In the middle of it all, there were some dudes from unlikely zipcodes like Havre and Billings who had located each other at UM and decided that their shared interests in SST bands, Australia's Sheaf Stout beer and noisemaking made them well-positioned to band up. And lo, Humpy was born. Their lore has it that for a while, they had two or three members simultaneously playing guitars and bass through the same cruddy Sunn amp, and used a soup ladle taped to somebody's foot to provide rhythm before they figured out a drummer... who knows how much of that is true, but it makes for good copy, eh? Humpy's music had a least three pretty distinct periods, the first of which was punctuated by the extremely woody bass-tone of Denis O'Brien. That period featured some pretty wild and diverse rock and roll. Occasionally they'd hunker down and knock out a ripper, but the band was very comfortable making its own distinct and varied racket.

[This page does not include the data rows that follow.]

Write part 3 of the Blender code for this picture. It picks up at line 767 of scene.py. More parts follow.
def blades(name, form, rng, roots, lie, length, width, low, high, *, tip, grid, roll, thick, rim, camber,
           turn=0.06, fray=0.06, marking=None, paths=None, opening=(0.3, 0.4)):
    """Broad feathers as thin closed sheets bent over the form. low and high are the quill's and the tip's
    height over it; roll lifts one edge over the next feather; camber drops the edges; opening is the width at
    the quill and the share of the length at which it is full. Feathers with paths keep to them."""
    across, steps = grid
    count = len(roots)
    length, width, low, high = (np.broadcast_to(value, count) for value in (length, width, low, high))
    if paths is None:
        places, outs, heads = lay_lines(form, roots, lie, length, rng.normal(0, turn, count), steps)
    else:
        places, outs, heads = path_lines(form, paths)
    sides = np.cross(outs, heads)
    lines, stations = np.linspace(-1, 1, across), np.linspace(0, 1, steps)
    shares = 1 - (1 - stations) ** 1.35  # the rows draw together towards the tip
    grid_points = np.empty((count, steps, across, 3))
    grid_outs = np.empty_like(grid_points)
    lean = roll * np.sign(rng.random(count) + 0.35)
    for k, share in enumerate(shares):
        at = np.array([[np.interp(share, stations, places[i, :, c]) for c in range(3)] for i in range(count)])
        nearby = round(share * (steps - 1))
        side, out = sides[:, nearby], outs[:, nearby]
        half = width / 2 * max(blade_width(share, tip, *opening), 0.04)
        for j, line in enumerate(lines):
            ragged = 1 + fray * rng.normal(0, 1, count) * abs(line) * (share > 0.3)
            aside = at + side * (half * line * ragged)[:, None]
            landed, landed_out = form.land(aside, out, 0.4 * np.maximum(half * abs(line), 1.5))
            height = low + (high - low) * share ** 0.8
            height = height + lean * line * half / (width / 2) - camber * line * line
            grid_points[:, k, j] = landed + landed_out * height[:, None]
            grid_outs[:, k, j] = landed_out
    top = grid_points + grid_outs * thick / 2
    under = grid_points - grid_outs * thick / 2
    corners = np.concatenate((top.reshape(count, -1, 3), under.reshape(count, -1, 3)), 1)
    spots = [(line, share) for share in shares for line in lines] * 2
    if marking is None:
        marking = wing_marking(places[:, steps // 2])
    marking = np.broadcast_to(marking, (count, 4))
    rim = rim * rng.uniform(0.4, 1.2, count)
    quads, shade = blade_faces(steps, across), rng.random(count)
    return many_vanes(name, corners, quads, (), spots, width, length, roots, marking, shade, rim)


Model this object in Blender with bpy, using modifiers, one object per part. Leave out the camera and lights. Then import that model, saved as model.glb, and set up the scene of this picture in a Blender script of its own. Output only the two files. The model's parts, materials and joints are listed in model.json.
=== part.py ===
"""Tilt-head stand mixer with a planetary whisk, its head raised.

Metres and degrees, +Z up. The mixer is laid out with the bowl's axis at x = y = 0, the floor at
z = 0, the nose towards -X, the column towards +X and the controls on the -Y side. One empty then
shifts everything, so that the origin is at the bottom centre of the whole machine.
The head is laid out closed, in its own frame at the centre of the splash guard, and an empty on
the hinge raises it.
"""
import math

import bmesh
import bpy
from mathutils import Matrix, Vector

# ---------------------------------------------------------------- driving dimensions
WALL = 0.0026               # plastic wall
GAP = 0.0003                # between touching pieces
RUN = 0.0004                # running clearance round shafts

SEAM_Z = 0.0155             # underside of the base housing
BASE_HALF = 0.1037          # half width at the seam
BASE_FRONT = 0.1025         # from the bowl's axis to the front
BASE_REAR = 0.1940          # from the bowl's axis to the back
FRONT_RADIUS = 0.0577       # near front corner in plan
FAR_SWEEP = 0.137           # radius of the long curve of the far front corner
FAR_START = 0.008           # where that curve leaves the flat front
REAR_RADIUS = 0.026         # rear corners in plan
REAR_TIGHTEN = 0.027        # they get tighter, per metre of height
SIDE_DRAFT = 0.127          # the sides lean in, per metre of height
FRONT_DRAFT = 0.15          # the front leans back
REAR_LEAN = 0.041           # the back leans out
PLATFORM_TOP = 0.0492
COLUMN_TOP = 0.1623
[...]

Over time, longtime Jay's Upstairs sound reinforcement officer (and former Texas deathmetaler, and Kiss memorabilist) Justin Lawrence became bassist, and Humpy grew into a pretty straightforward, excellent hardcore band, and always played fast. But it didn't start that way. Humpy's done a handful of post-break up shows over the years, but when they brought Denis O'Brien out of the dugout for the Jay's reunion show (organized by Lawrence) a few years back, health problems kept the line up from getting to play live. We at Total Fest sure hope we can reconcile that this year, and are stoked to get to see that very first lineup one more time.